We’ve used a variety of different record pressing plants and suppliers over the years. One of the tricks is that most record pressing plants don’t also make album jackets/inserts, so what has often happened is that things are manufactured at different times and then it’s a process of coalescing everything together. That said, we’ve been lucky in that we haven’t had any major delays or anything of that sort…it’s been a learning process, though. It takes a lot of work (and $) to put a vinyl album out, 100%.
Were there any specific record labels or publishers, past or present, that inspired you to do what you do?
Caedmon Records was a big influence — a few years back I wrote a bit about Caedmon over here on the website TheFanzine.
OK, as they say in business meetings, blue sky thinking: what’s your dream record project? Any wish-list for releases, or is it a more organic process?
Next year we’re putting out an archival John Ashbery LP, from a reading he gave in 76 — that’s something we’ve wanted to do for a while. Our last LP release — Fodder by Douglas Kearney and Val Jeanty — is one that took a while to come together and we’re super happy with how it turned out. It was recorded live in Portland in the summer of 2019 and seems to supremely speak to our present moment. As for other LP releases — moving forward we’re looking to move more into actual music, albeit music that still has a literary bent. In November we’re releasing an album of original music by the poet/musician Brian Laidlaw that takes its album concept and (translated) lyrics from the 19th century French-Canadian poet Emile Nelligan.

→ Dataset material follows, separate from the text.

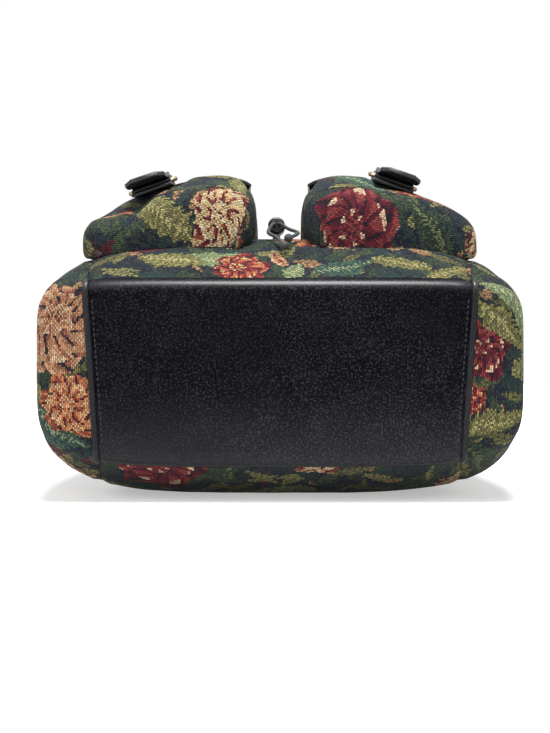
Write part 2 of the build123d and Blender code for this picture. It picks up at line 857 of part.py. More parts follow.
def pocket_fittings(strap_at):
    """Makes a pocket's strap, tab, buckle and prong for a distance from the bag's middle."""
    z = front_height(strap_at, buckle_at) + pocket_height(strap_at, buckle_at)
    middle = leaning(strap_at, z)[0]
    near, ahead = buckle_at - tab_length, buckle_at + buckle_length + 8
    pitch = atan2(face_level(ahead, middle) - face_level(near, middle), ahead - near)
    seat = max(face_level(y, middle) - (y - buckle_at) * tan(pitch) for y in spread(near, ahead, 9))
    raised = Vector(-sin(tilt), 0, cos(tilt))
    outward = Vector(cos(tilt), 0, sin(tilt))
    origin = outward * middle + raised * seat + Vector(0, buckle_at, 0)
    plane = Plane(origin=origin, x_dir=Vector(0, cos(pitch), 0) + raised * sin(pitch), z_dir=outward)

    def lying(y, level):
        """A place in the strap's plane, from a distance from the base and a height."""
        ahead_of, above = y - buckle_at, level - seat
        return ahead_of * cos(pitch) + above * sin(pitch), above * cos(pitch) - ahead_of * sin(pitch)

    half = strap_thick / 2
    far = strap_seat + half
    crossing = over_heel(strap_thick)
    path = [
        (-buckle_length - 7, crossing + strap_curl),
        (-buckle_length - 3, crossing + strap_curl * 0.66),
        (-buckle_length + 3, crossing + strap_curl * 0.3),
        (-8, crossing + 0.7),
        (0, crossing),
        (buckle_length * 0.55, (crossing + far) / 2 - 0.6),
        (buckle_length, far),
        (buckle_length + 5, far + 0.6),
    ]
    for y in [flap_start - 4, flap_start + 10, flap_start + 28, pocket_end - 8, pocket_end + 2]:
        over_flap = face_level(min(y, pocket_end), middle, flap_lift(max(y, flap_start)) + leather)
        path.append(lying(y, over_flap + over_flap_room + half))
    sewn = lying(near, face_level(near, middle) + 2 * strap_seat + tab_thick / 2 + seam_gap)
    parts = {
        "pocket_strap": threaded_strap(plane, path, strap_thick, strap_width, path[0], path[1]),
        "pocket_buckle": buckle_frame(plane, strap_thick),
        "pocket_prong": buckle_prong(plane, strap_thick),
        "pocket_tab": buckle_tab(plane, strap_thick, [sewn]),
    }
    return parts


# Shoulder straps: a lower strap from the base end, threaded through the buckle of
# an upper strap that comes down from the yoke patch
with BuildPart() as yoke_patch:
    rows = []
    for y in spread(yoke_start, yoke_end, 3):
        outer = front_points(y, yoke_width / 2, -(yoke_thick + seam_gap), 7, False)
        inner = front_points(y, yoke_width / 2, -seam_gap, 7, False)
        rows.append((across(y), outer, inner))
    add(lofted(rows))

splay = atan2(lower_strap_at - upper_strap_at, yoke_end - lower_strap_start)


def strap_spot(y):
    """How far out a shoulder strap's middle lies at a distance from the base."""
    return lower_strap_at - (y - lower_strap_start) * tan(splay)


def shoulder_fittings():
    """Makes the right shoulder strap's pieces."""
    half = shoulder_strap_thick / 2
    toward_base = Vector(sin(splay), -cos(splay), 0)
    origin = Vector(strap_spot(shoulder_buckle_at), shoulder_buckle_at, 0)
    plane = Plane(origin=origin, x_dir=toward_base, z_dir=toward_base.cross(Vector(0, 0, 1)))

    def at(y):
        """A distance from the base, measured along the strap from its buckle."""
        return (shoulder_buckle_at - y) / cos(splay)

    def below_back(y, gap):
        """The height of a strap's middle, close under the back panel."""
        spot, reach = strap_spot(y), shoulder_strap_width / 2
        return min(back_height(x, y + d) for x in (spot - reach, spot + reach) for d in (-8, 8)) - gap - half

    crossing = over_heel(shoulder_strap_thick)
    far = strap_seat + half
    lower = [(at(y), below_back(y, seam_gap)) for y in (lower_strap_start, lower_strap_start + 14)]
    lower += [(at(lower_strap_start + 45), half + 0.3)]
    lower += [(at(y), half) for y in spread(lower_strap_start + 79, shoulder_buckle_at - 39, 5)]
    lower += [(buckle_length + 7, far), (buckle_length, far), (buckle_length * 0.55, (crossing + far) / 2 - 0.6)]
    lower += [(0, crossing), (-9, crossing + 0.2), (-22, crossing), (-34, crossing), (-48, crossing + 0.6)]

    bottom = strap_seat + tab_thick + 0.15 + half
    turn_at = loop_end - loop_radius
    upper = [(-19, bottom), (-30, bottom), (-42, bottom), (at(turn_at - 8), half + 0.4)]
    for angle in spread(-90, 90, 7):
        turn = radians(angle)
        y = turn_at + loop_radius * cos(turn)
        upper.append((at(y), half + loop_radius * (1 + sin(turn))))
    upper += [(at(loop_end - 54), 42.5), (at(loop_end - 82), 30.0), (at(loop_end - 110), 15.5)]
    upper += [(at(loop_end - 132), 8.2), (at(loop_end - 156), 6.0)]
    upper += [(at(body_length + d), 5.5) for d in (35, 13, -5)]
    patch = yoke_thick + seam_gap + strap_seat + 0.3
    upper += [(at(y), below_back(y, patch)) for y in (yoke_end - 6, upper_strap_end)]

    keeper_height = crossing + half + keeper_thick + bar_clearance
    inner = (shoulder_strap_width + 1.0, keeper_height - 2 * keeper_thick)
    keeper_plane = Plane(
        origin=plane.from_local_coords(Vector(-35, keeper_height / 2, 0)), x_dir=plane.z_dir, z_dir=toward_base
    )
    with BuildPart() as keeper:
        with BuildSketch(keeper_plane):
            RectangleRounded(inner[0] + 2 * keeper_thick, keeper_height, keeper_thick)
            Rectangle(*inner, mode=Mode.SUBTRACT)
        extrude(amount=keeper_length / 2, both=True)
    with BuildPart() as upper_strap:
        add(ribbon(plane, upper, shoulder_strap_thick, shoulder_strap_width))
    whole_strap = threaded_strap(plane, lower, shoulder_strap_thick, shoulder_strap_width - 1.0, lower[-1], lower[-2])
    with BuildPart() as lower_strap:
        add(whole_strap.part)
        for k in range(1, strap_hole_count + 1):
            middle = plane.from_local_coords(Vector(buckle_length + k * strap_hole_spacing, half, 0))
            with BuildSketch(Plane(origin=middle, x_dir=plane.x_dir, z_dir=plane.y_dir)):
                Circle(strap_hole)
            extrude(amount=shoulder_strap_thick, both=True, mode=Mode.SUBTRACT)
    return {
        "shoulder_strap_lower": lower_strap,
        "shoulder_strap_upper": upper_strap,
        "shoulder_buckle": buckle_frame(plane, shoulder_strap_thick),
        "shoulder_prong": buckle_prong(plane, shoulder_strap_thick),
        "shoulder_tab": buckle_tab(plane, shoulder_strap_thick, [(-tab_length, strap_seat + tab_thick / 2)]),
        "shoulder_keeper": keeper,
    }


# Carry handle: a rolled leather loop, flopped down beside the mouth
handle_low = handle_radius + 1.1
handle_top = back_height(handle_spread, yoke_start + 8) - seam_gap - yoke_thick - 0.3 - handle_radius
with BuildPart() as carry_handle:
    half_route = [
        (handle_spread, yoke_start + 6, handle_top),
        (handle_spread, yoke_end + 2, handle_low),
        (handle_spread + 3, 262.0, handle_low),
        (handle_spread - 4, handle_reach, handle_low),
    ]
    other_half = [(-x, y, z) for x, y, z in half_route[::-1]]
    with BuildLine() as handle_path:
        FilletPolyline(*half_route, *other_half, radius=corner_radii(half_route + other_half))
    with BuildSketch(Plane(origin=handle_path.line @ 0, z_dir=handle_path.line % 0)):
        Circle(handle_radius)
    sweep()

# Main flap: from the back of the mouth, over it, to the top of the front
front_top = front_height(0, flap_free_edge)
flap_rows = [
    (hinge_at, back_height(0, hinge_at) - strap_seat - leather / 2 - 0.3, 0.0, 0.0),
    (body_length + 9.0, shoulder_low - 4.2, 0.05, 0.0),
    (body_length + 33.0, shoulder_low - 5.3, 0.15, 0.0),
    (body_length + 57.0, shoulder_low - 4.4, 0.3, 0.0),
    (body_length + 79.0, shoulder_low + 10.0, 0.45, 1.0),
    (body_length + 88.0, shoulder_top - 51.0, 0.6, 3.0),
    (body_length + 82.0, shoulder_top - 18.0, 0.75, 6.0),
    (body_length + 57.0, shoulder_top + 11.0, 0.88, 9.0),
    (body_length + 17.0, shoulder_top + 27.0, 0.95, 11.0),
    (body_length - 13.0, front_height(0, body_length - 13.0) + flap_stand_off + 7.0, 1.0, flap_droop),
    (body_length - 35.0, front_height(0, body_length - 35.0) + flap_stand_off + 1.0, 1.0, flap_droop),
    (flap_free_edge, front_top + flap_stand_off, 1.0, flap_droop),
]


def flap_section(k):
    """The plane and the two faces of the main flap in one of its rows."""
    y, z, share, droop = flap_rows[k]
    before, after = flap_rows[max(k - 1, 0)], flap_rows[min(k + 1, len(flap_rows) - 1)]
    plane = Plane(origin=(0, y, z), x_dir=(1, 0, 0), z_dir=(0, after[0] - before[0], after[1] - before[1]))
    half = (hinge_width + (main_flap_width - hinge_width) * share) / 2
    outer, inner = [], []
    for x in spread(-1, 1, 7):
        drop = -droop * x * x
        outer.append((half * x, drop + leather / 2))
        inner.append((half * x, drop - leather / 2))
    return plane, outer, inner


with BuildPart() as main_flap:
    add(lofted([flap_section(k) for k in range(len(flap_rows))]))

# Magnetic snaps: the lower half on the front panel, the upper half under the flap
snap_slope = (front_height(snap_spacing / 2, snap_at + 4) - front_height(snap_spacing / 2, snap_at - 4)) / 8
snap_lean = (front_height(snap_spacing / 2 + 4, snap_at) - front_height(snap_spacing / 2 - 4, snap_at)) / 8


def snap(start):
    """Makes a pair of snap discs that stand a distance above the front panel."""
    with BuildPart() as discs:
        for side in (-1, 1):
            x = side * snap_spacing / 2
            normal = Vector(-side * snap_lean, -snap_slope, 1).normalized()
            spot = Vector(x, snap_at, front_height(x, snap_at)) + normal * start
            with BuildSketch(Plane(origin=spot, z_dir=normal)):
                Circle(snap_radius)
            extrude(amount=snap_thick)
    return discs


flap_snap_stud = snap(0.3)
flap_snap_socket = snap(0.4 + snap_thick)

# Pairs: the right-hand piece is made, and the left-hand one is its mirror image
pieces = {
    "base_panel": base_panel,
    "front_panel": front_panel,
    "back_panel": back_panel,
    "side_panel_left": side_panel_left,
    "side_panel_right": side_panel_right,
    "base_binding_left": base_binding_left,
    "base_binding_right": base_binding_right,
    "base_board": base_board,
    "lining_front": lining_front,
    "lining_back": lining_back,
    "mouth_collar_front": mouth_collar_front,
    "mouth_collar_back": mouth_collar_back,
    "drawstring_loop": drawstring_loop,
    "drawstring_tail_left": drawstring_tail_left,
    "drawstring_tail_right": drawstring_tail_right,
    "tail_knot_left": tail_knot_left,
    "tail_knot_right": tail_knot_right,
    "cord_lock": cord_lock,
    "yoke_patch": yoke_patch,
    "carry_handle": carry_handle,
    "main_flap": main_flap,
    "flap_snap_stud": flap_snap_stud,
    "flap_snap_socket": flap_snap_socket,
}


def mirrored(made):
    """Makes the left-hand copy of a right-hand piece."""
    copy = mirror(made.part, about=Plane.YZ, mode=Mode.PRIVATE)
    with BuildPart() as other:
        add(copy)
    return other


pairs = {"pocket_front": pocket_front_right, "pocket_gusset": pocket_gusset_right, "pocket_flap": pocket_flap_right}
for name, made in {**pairs, **shoulder_fittings()}.items():
    pieces[name + "_right"] = made
    pieces[name + "_left"] = mirrored(made)
for name, made in pocket_fittings(right_strap_at).items():
    pieces[name + "_right"] = made
for name, made in pocket_fittings(left_strap_at).items():
    pieces[name + "_left"] = mirrored(made)

# The origin moves from below the base to the middle of the floor that the bag covers
near_end = min(made.part.bounding_box().min.Y for made in pieces.values())
far_end = max(made.part.bounding_box().max.Y for made in pieces.values())
to_origin = Location((0, -(near_end + far_end) / 2, 0))

for name, made in pieces.items():
    made.part.move(to_origin)
    made.part.label = name
    export_step(made.part, f"parts/{name}.step")
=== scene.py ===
"""Small drawstring backpack in floral tapestry and black leather, lying on its back.

The cloth panels, pockets and flaps are built here as stitched sheets round the CAD
frame, with the same body curves as the part.  Lengths inside the script are written
in millimetres, measured from the floor and from the bag's base, and each mesh is
turned into metres in the frame of the part when it is made.
"""

import logging
from dataclasses import dataclass, field
from enum import Enum
from math import atan2, cos, hypot, pi, radians, sin, sqrt
from typing import Callable, Iterable, Optional, Sequence

import bmesh
import bpy
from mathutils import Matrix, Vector, noise
from mathutils.bvhtree import BVHTree


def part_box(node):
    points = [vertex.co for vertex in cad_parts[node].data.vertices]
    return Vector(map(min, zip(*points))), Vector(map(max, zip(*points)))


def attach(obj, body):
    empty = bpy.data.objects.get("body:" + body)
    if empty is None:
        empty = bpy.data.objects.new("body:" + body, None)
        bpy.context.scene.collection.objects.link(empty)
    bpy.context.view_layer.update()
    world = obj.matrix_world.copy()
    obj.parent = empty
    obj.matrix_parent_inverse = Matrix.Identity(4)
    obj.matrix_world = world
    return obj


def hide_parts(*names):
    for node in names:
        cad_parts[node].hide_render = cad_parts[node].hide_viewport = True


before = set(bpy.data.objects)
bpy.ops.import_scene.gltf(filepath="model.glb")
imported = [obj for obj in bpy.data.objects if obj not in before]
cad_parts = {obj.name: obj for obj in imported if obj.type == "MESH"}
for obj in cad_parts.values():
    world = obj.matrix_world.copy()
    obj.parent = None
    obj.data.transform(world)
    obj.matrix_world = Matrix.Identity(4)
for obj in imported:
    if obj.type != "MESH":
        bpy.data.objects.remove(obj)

LOG = logging.getLogger("backpack")
MM = 0.001
BASE_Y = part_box("base_panel")[0].y
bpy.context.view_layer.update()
BAG = "bag"
MOUTH_HEIGHT = 62.0
SHARP = radians(48)
TINY = 1e-9

Row = tuple[float, ...]
Spot = tuple[float, float]
Material = bpy.types.Material
Object = bpy.types.Object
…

So we’re very excited about that.
What’s coming up next — any releases you’d like to plug, or photos of your headquarters you can share?
In the future we’re actually going to be as much a book press as a record label. In the last year we’ve released full length collections by the writers Dao Strom (which included a musical album component), Mark Leidner, Charles Valle and Emily Kendal Frey, with two forthcoming debut poetry collections by Brandi Katherine Herrera and Jan Verberkmoes. Next year we have the Ashbery LP, a magazine, a chapbook by Matvei Yankelevich, a poetry collection by Krystal Languell, and an essay collection by Hilary Plum. And in Winter 2023 we’re releasing two volumes by Alice Notley — one a 600-page collection (comprised of 6 books) of new work called The Speak Angel Series and the other a volume (tentatively) entitled The First Four Books of Poems, one that collects all of Notley’s now out of print early collections in one solidified book. So we have a lot in store and are verily hustling.